Publisher: Bloomsbury

Pages: 472;

Price: Rs 599

Those of us born on the cusp of Independence grew up familiar with a rather strange phenomenon. This was being brought face to face with a whole lot of very young people who acted far older than their ages and were a real puzzlement to us.

It took us awhile to realise that, as victims of Partititon, these children and adolescents had absorbed a whole body of malign experience that we would, in all probability, never experience

ourselves.

Today, not many are living to recall first-hand that long trek to new lives. Sindhis, as a community have evolved into one of the most successful, sophisticated, cosmopolitan and visible and integrated among the Indian diaspora. They know what it is like to become both homeless and stateless and the older generation has passed on this determination never to be in the same position ever again.

There is still a second-hand nostalgia, however, and if for nothing else but a hugely successful recreation of what life must have been for the seven lakh people of Sindh Province in undivided India, read this book. It is big, it is sprawling, it is vivid and it brings back the trauma of Partition vividly. Yet it is not just a book about Partition.

Overall, this is a story and a rippingly good one. Spanning seven years, from Quit India in 1942, it begins in the almost idyllic Sukkur, a sort of village town in the northern part of the province. In a palatial marble mansion, three generations of a family of a wealthy Sindhi merchant wait for the return of the son of the patriarch from Jail where he has been for seven years.
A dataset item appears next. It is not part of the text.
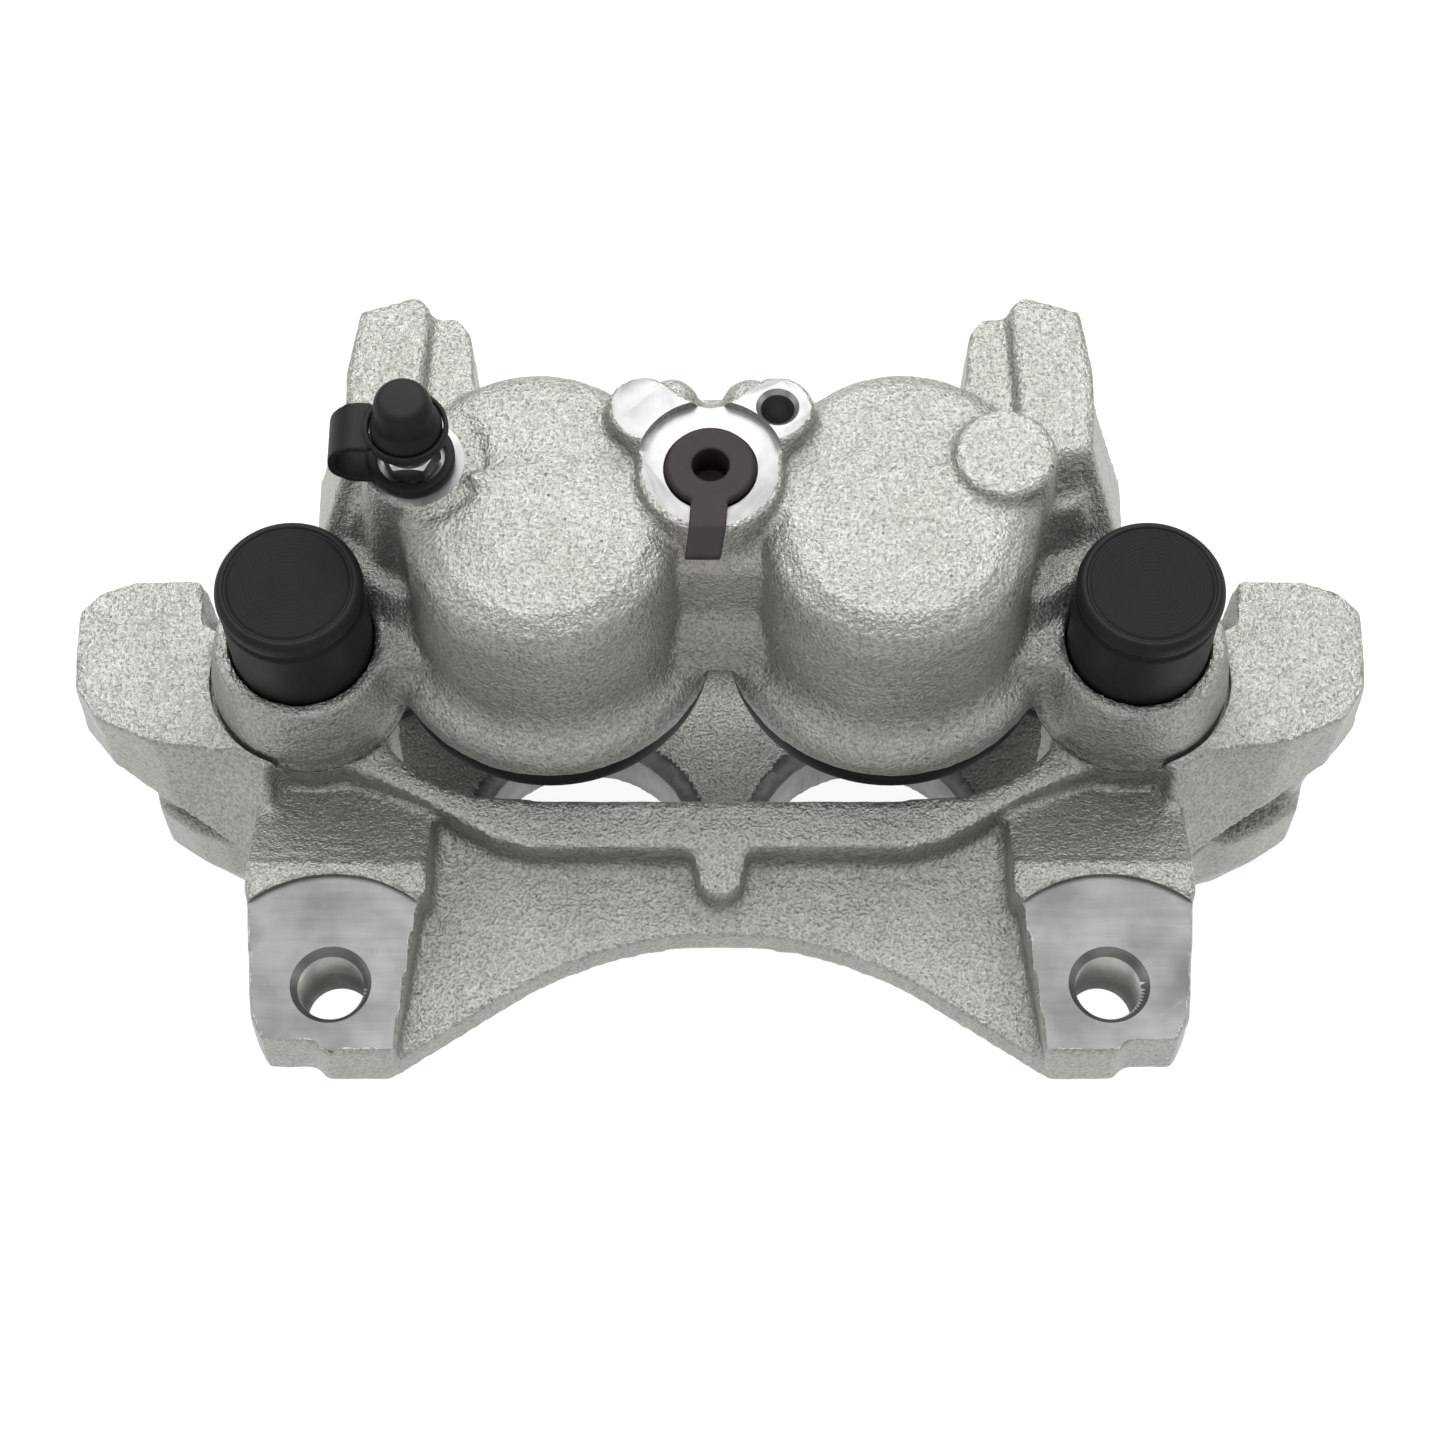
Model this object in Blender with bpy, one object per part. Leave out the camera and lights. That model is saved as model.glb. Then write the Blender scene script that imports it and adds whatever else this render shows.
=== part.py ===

It ends in the refugee camps in Ulhasnagar in 1947, where most of the family has managed to reach, not without suffering dreadful loss and deprivation.

In between there is the story of two communities, Hindu and Muslim, who lived literally cheek by jowl with one another for hundreds of years, sharing lives and plans and weddings, joys, sorrows and fears, in a richly embroidered crazy quilt of relationships that seem almost unbelievable in these sadly divided times.

Mainly, it is the story of Gobind, the jailbird, whose return home reveals that few of the fault lines that caused his actions in the first place have been truly mended but merely papered over. Along with Sadhana, his rebellious daughter, who falls in love with her poor Muslim neighbour Rehman, his is the best delineated character, and the pivot for the plot. But this is not to say that the other characters are paper cutouts. That is what makes it a good read .

If there is one thing that A Tattoo on my Breast suffers from, it is verbiage and a sometimes disconcerting turn to language and phraseology, leading to stilted and turgid expressions that jar. Sadhana has “dimples that ornated her smile”. Another character whom we meet fleetingly in the prologue, is a foreign implant who is told by a fortune teller in England that she will meet her soulmate “on the east of the English country, in the coastal regions of India”. Ordinarily, this would be enough to put me off completely, but somehow, the discerning reader is drawn back in again. It’s fine to skip swathes of conversation (another weakness), the story is the thing. That and a little more editing. As a tribute to Sindh which will never return again, it’s worth it.